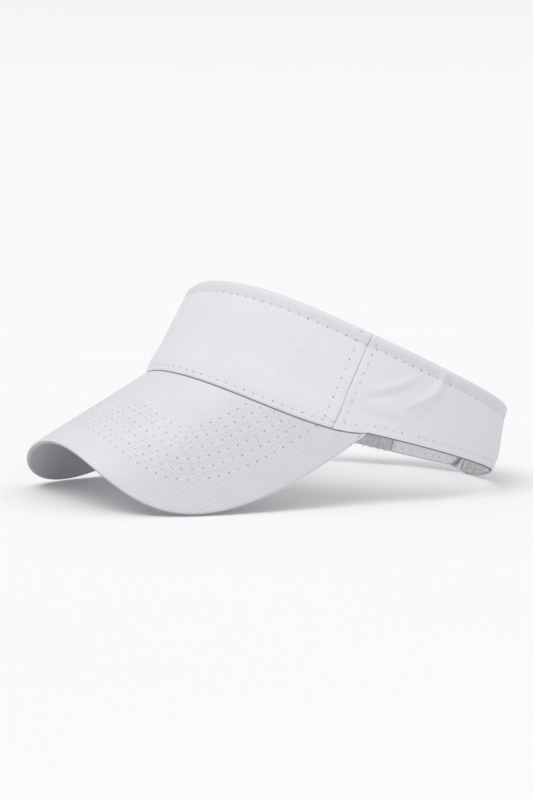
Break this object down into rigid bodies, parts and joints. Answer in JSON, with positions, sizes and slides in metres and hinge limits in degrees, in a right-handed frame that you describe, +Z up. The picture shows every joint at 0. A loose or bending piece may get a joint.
...
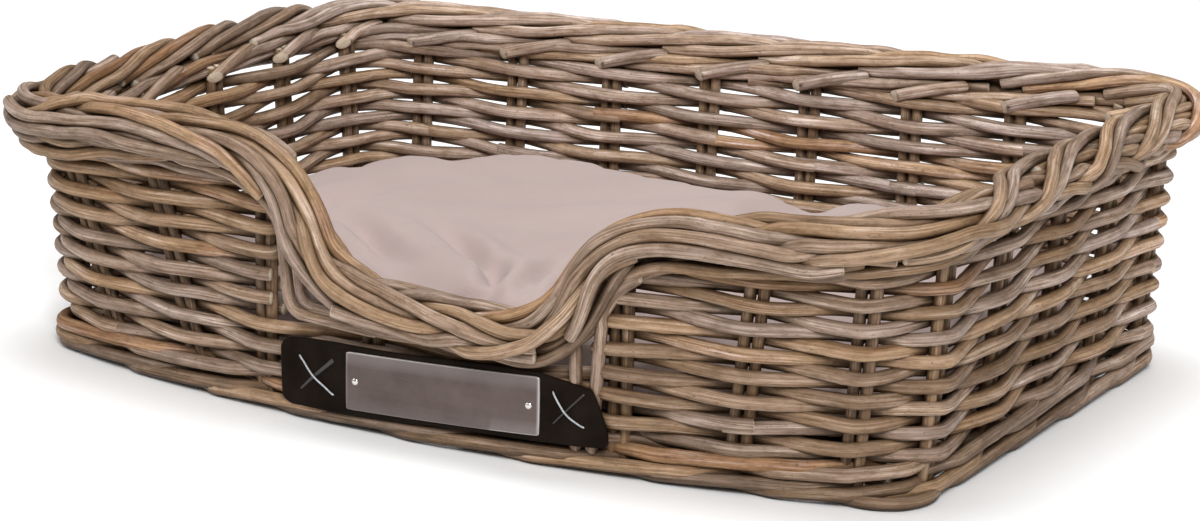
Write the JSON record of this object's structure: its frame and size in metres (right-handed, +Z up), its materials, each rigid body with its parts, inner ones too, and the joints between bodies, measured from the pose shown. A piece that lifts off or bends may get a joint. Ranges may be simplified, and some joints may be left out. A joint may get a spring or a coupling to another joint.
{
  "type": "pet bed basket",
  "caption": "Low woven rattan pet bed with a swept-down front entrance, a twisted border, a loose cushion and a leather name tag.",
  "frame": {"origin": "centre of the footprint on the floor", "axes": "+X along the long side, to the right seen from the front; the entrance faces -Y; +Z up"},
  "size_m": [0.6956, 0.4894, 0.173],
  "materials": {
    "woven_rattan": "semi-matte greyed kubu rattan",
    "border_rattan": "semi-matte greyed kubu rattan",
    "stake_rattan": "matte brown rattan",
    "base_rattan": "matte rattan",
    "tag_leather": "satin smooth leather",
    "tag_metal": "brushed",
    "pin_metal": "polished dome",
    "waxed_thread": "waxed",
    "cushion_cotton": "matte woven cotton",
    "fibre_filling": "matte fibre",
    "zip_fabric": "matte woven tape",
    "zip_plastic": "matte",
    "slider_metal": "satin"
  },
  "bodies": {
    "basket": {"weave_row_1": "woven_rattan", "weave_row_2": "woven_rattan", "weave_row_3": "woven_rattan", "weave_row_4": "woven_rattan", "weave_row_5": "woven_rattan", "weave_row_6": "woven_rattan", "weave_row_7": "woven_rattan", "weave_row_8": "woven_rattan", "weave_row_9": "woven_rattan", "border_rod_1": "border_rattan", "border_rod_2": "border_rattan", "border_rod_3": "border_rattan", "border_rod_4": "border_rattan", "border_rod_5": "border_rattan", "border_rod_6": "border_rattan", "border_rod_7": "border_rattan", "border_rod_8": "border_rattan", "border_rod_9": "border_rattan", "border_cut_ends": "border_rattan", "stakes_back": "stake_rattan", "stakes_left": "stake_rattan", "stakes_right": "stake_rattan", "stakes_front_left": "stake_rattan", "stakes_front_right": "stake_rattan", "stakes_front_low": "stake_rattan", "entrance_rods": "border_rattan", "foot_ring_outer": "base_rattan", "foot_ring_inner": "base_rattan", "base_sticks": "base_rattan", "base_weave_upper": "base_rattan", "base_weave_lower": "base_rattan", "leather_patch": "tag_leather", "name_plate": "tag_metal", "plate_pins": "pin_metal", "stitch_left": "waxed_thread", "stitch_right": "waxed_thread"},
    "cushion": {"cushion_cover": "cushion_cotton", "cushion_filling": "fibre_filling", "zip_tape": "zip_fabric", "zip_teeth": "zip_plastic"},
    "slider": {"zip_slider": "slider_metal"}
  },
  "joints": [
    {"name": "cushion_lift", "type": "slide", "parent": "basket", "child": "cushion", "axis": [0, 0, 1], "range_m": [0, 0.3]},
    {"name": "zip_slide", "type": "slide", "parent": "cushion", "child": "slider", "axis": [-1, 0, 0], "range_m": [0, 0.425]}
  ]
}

### To be done
Find the string "down" in the records, then copy each line where it occurs.

### Task answer
Break this object down into rigid bodies, parts and joints. Answer in JSON, with positions, sizes and slides in metres and hinge limits in degrees, in a right-handed frame that you describe, +Z up. The picture shows every joint at 0. A loose or bending piece may get a joint.
  "caption": "Low woven rattan pet bed with a swept-down front entrance, a twisted border, a loose cushion and a leather name tag.",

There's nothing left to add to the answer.